The Workshop folder is where Steam stores all the content that it downloads for all games. Click on the folder to open it.

  • Then click on the folder Content.

  • Inside Content are folders with numbers on them. Those are the master ID numbers of Steam games.

The ID number for Starbound is 211820, so click on that folder. Inside there, you will see a folder for every mod that you subscribed to. The names of the folders are the Steam workshop ID for that mod. Inside each folder is a file called "contents.pak".

Leave the mods in those numbered folders. Upload all the numbered folders for the mods you want to use to the server.
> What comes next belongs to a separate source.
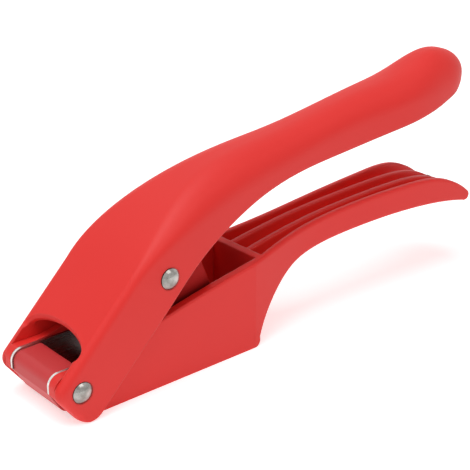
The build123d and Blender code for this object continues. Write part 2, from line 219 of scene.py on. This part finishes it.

Upload the Mod Folders to the Server

We highly recommend using a program to package and compress the folders, such as a program that does .zip or .rar formats. This will make a single file that is often smaller then all the separate folders were (and smaller means faster upload).

Then upload that zip file to the server, to the folder /mods. You can use drag and drop in the file manager, or an actual FTP program to move the file. Lastly, unpackage the files.

We have support for unzipping file directly in the file manager view. Just select a single zip format file, and an "Unzip" button will appear along the top of the file manager window. A similar button for .rar format will appear if you select a .rar file.

Use Nodecraft's Panel to Rename Files

The last step before the server can actually use the mods, is the file inside every numbered folder needs to be moved out of that folder and directly into the /mods folder. The server will not load any files inside other folders inside /mods. The problem with that is, they're all named the same exact name: content.pak.

In the Nodecraft file manager, this will cause them to overwrite each other when you start moving them (move 20 files with the same name, and when you finish, there's only 1 there. A file that was overwritten 19 times). So they all need to be renamed something unique. The usual method is to rename them to the workshop ID number (the number that the mod folders are named).

If you have a lot of mods, this will take a while, and it's kind of tedious. So, at Nodecraft, we have a magic button that does it all for you. Seriously, magic button.

A view of the mod section of a Nodecraft Starbound server, showing how to automatically rename the mods

After uploading the mod folders, go to the "Mods (wip)" tab of the control panel, and click on the blue button labelled "Steam Workshop Fix". This will:

  • take the content.pak file out of every numbered mod folder.
  • automatically re-name it to the workshop ID number.
  • then move them directly into the /mods folder.
  • When it finishes, the numbered mod folders that were uploaded should be empty, and they can be deleted later on if you want.

So, click button. Boom, done. Time to play.

This only works if you left the mod folders exactly as they were, inside the numbered mod folders.

If you don't have a magic button that does this for you (ie, you're trying to set up your own server at home), then all the content.pak files needs to be renamed and moved manually. We highly suggest you use the Workshop ID numbers so you can tell what is what later on.

Restart the Server to Load the Mods

Please restart the server, and it should automatically load every mod in the /mods folder. If there are any issues with a mod loading at startup, the "Console" tab of the server will usually contain any error messages related to that.